Licorice Pizza is a sweet story. It's not a straightforward romance, though romance is a big part of it. Neither it is a coming of age story, at least not in any traditional way. It features two protagonists, each with their own character arts. Their paths split apart at times and come back together again, not in a space of several years, as some stories do, but rather in what looked like a single summer in the San Fernando Valley (The same place where everything in The Karate Kid and Cobra Kai happen!). Instead of a single down moment at the three-quarter mark, both characters experience a lot of ups and downs, sometimes together, other times apart. It felt... real. A sweet-flavored, smile-inducing, summery reality. 

Also, the music was pretty good. 



Drive My Car

This is the best movie in this year's selection. It was not going to win, which I get, after all the Academy Awards are supposed to focus on movies produced by members of the Academy. But it's the best. 

I'm not even a Murakami fan. It's not that I dislike him, but I never read any of his books. I actually haven't been able to connect with Japanese literature yet. I read a couple of Kawabata books, Mishima's Forbidden Colours and Kenzaburo Oe's A Personal Matter and couldn't connect to any of those. But I am definitely gonna read the short story in which this movie was based. 

The characters in this movie unfold slowly, like blossoming flowers, over the course of the story, and although the movie is long (just short of 3 hours long actually), every single minute of it feels necessary.
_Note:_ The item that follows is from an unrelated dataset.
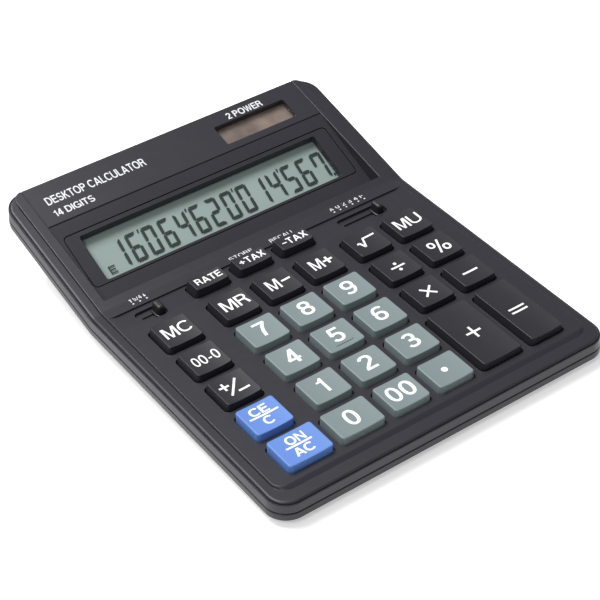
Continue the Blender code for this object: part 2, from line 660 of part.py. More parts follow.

None of the characters are simple. As they unfold and get their stories interwoven, we get to know them and the both make sense and don't make sense at the same time. They are real. And much like real people, you realize it's pointless to judge them or try and put them into small boxes. They are complex. multidimensional. Alive.

In the beginning I was so full of myself. I was like "so obvious, the characters start silent, then they're gonna spend so much time in the same car that they'll eventually gonna start talking to each other." But the movie is so well crafted that by the time the characters start talking I was eager, hungry even for them to start, and every interaction, every work and look and touch was like... like having water for the first time after a long walk in the desert.

Best movie in the year. Glad it got the international feature award. 



Nightmare Alley

Okay, this movie had a lot of potential to be my number one favourite this year. I love the circus. Both going to the circus and reading/watching stories about it, and I even managed to write an important work project around Tod Browning's 1932 Freaks once. So I was excited for this movie. 

My biggest criticism of it though, is that the first half hour of the movie felt like a big prologue. In my opinion it would have been better to chop that into smaller parts and deliver it as flashbacks throughout the story. There would be collateral damage - it's mainly in the beginning that we actually get to see circus life - but the story would have been better for it. I still enjoyed it though... If it was up to me, we would have a circus movie every year. 


King Richard

I have nothing to say about this one... It's a good movie, though it's not my style, but after what happened last night... i got absolutely nothing to say about this. 




1 comment:

  1. Great reviews! I think this was a good year for The Academy Awards despiste some absences like Spencer, Benedetta and Titane.

    About King Richards: after The movie i was planning to buy an international copy for my collection, but I gave up after The Will Smith's inccident. Maybe Ill get it in The future in some sale!

    Maybe you could pick a director to make some posts in this awesome blog. Just an idea of course. Keep it up The good work!